### Recorded data
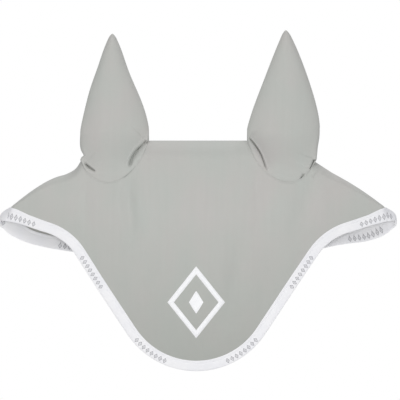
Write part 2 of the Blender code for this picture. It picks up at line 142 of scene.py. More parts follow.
def crest_z(x):
    """Height of the fold line."""
    x = abs(x)
    past_poll = max(0.0, min(x, EAR_OUTER) - POLL_HALF)
    past_ear = max(0.0, x - EAR_OUTER)
    return CREST - past_poll * tan(EAR_FOOT_ANGLE) - past_ear * tan(WING_ANGLE)


def depth(x, side):
    """Distance from the fold line to a panel, in plan."""
    middle = DEPTH_FRONT if side == FRONT else DEPTH_BACK
    return DEPTH_TIP + (middle - DEPTH_TIP) * max(0.0, 1 - (x / HALF_WIDTH) ** 2) ** SEAM_POWER


def fold_drop(x, side):
    """Height over which the fold turns from level to upright."""
    middle = DEPTH_FRONT if side == FRONT else DEPTH_BACK
    return FOLD_DROP * (depth(x, side) / middle) ** 2


def hood_point(x, turn, side):
    """Point of a panel: turn is 0 on the fold line, 1 where it is upright, then by height."""
    quarter = min(turn, 1.0) * pi / 2
    y = depth(x, side) * sin(quarter)
    below = fold_drop(x, side) * (1 - cos(quarter)) + max(0.0, turn - 1.0) * TURN_HEIGHT
    if side == FRONT:
        crown = sin(pi * below / (2 * BULGE_DROP))
        y += FORWARD_BULGE * crown * max(0.0, 1 - (x / HALF_WIDTH) ** 2)
    return Vector((x, side * y, crest_z(x) - below))


def turn_at(x, z, side):
    """The turn at which a panel passes height z."""
    below = crest_z(x) - z
    drop = fold_drop(x, side)
    if below >= drop:
        return 1 + (below - drop) / TURN_HEIGHT
    return acos(1 - max(0.0, below) / drop) / (pi / 2)


def on_hood(x, z, side, lift=0.0):
    """Point on a panel at height z, lifted outwards, and the outward normal."""
    turn = turn_at(x, z, side)
    across = hood_point(x + STEP, turn, side) - hood_point(x - STEP, turn, side)
    down = hood_point(x, turn + STEP, side) - hood_point(x, turn - STEP, side)
    normal = across.cross(down).normalized() * side
    return hood_point(x, turn, side) + normal * lift, normal


def front_hem_z(x):
    """Lower edge of the forehead cloth."""
    x = abs(x)
    centre_z = CREST - POINT_DROP + POINT_RADIUS
    flank_x = POINT_RADIUS * sin(FLANK_ANGLE)
    flank_z = centre_z - POINT_RADIUS * cos(FLANK_ANGLE)
    wing_z = crest_z(WING_END) - WING_EDGE
    steep, flat = tan(FLANK_ANGLE), tan(WING_HEM_ANGLE)
    corner_x = (flank_z - wing_z - flank_x * steep + WING_END * flat) / (flat - steep)
    corner_z = wing_z + (corner_x - WING_END) * flat
    reach = CHEEK_RADIUS * tan((FLANK_ANGLE - WING_HEM_ANGLE) / 2)
    low_x = corner_x - reach * cos(FLANK_ANGLE)
    low_z = corner_z - reach * sin(FLANK_ANGLE)
    if x < flank_x:
        return centre_z - sqrt(POINT_RADIUS ** 2 - x ** 2)
    if x < low_x:
        return flank_z + (x - flank_x) * steep
    if x < corner_x + reach * cos(WING_HEM_ANGLE):
        hollow_x = low_x + CHEEK_RADIUS * sin(FLANK_ANGLE)
        hollow_z = low_z - CHEEK_RADIUS * cos(FLANK_ANGLE)
        return hollow_z + sqrt(CHEEK_RADIUS ** 2 - (x - hollow_x) ** 2)
    return wing_z + (x - WING_END) * flat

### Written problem
Verbatim output is expected for the lines from the start of the data to the line in which "return DEPTH_TIP +" appears, both included.

### Written answer
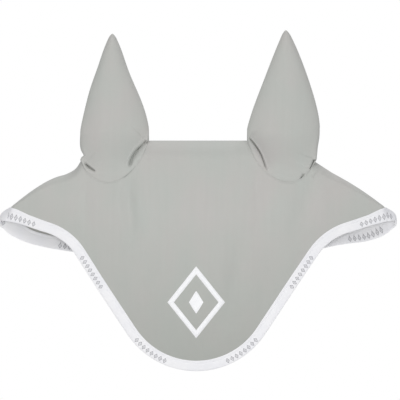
Write part 2 of the Blender code for this picture. It picks up at line 142 of scene.py. More parts follow.
def crest_z(x):
    """Height of the fold line."""
    x = abs(x)
    past_poll = max(0.0, min(x, EAR_OUTER) - POLL_HALF)
    past_ear = max(0.0, x - EAR_OUTER)
    return CREST - past_poll * tan(EAR_FOOT_ANGLE) - past_ear * tan(WING_ANGLE)


def depth(x, side):
    """Distance from the fold line to a panel, in plan."""
    middle = DEPTH_FRONT if side == FRONT else DEPTH_BACK
    return DEPTH_TIP + (middle - DEPTH_TIP) * max(0.0, 1 - (x / HALF_WIDTH) ** 2) ** SEAM_POWER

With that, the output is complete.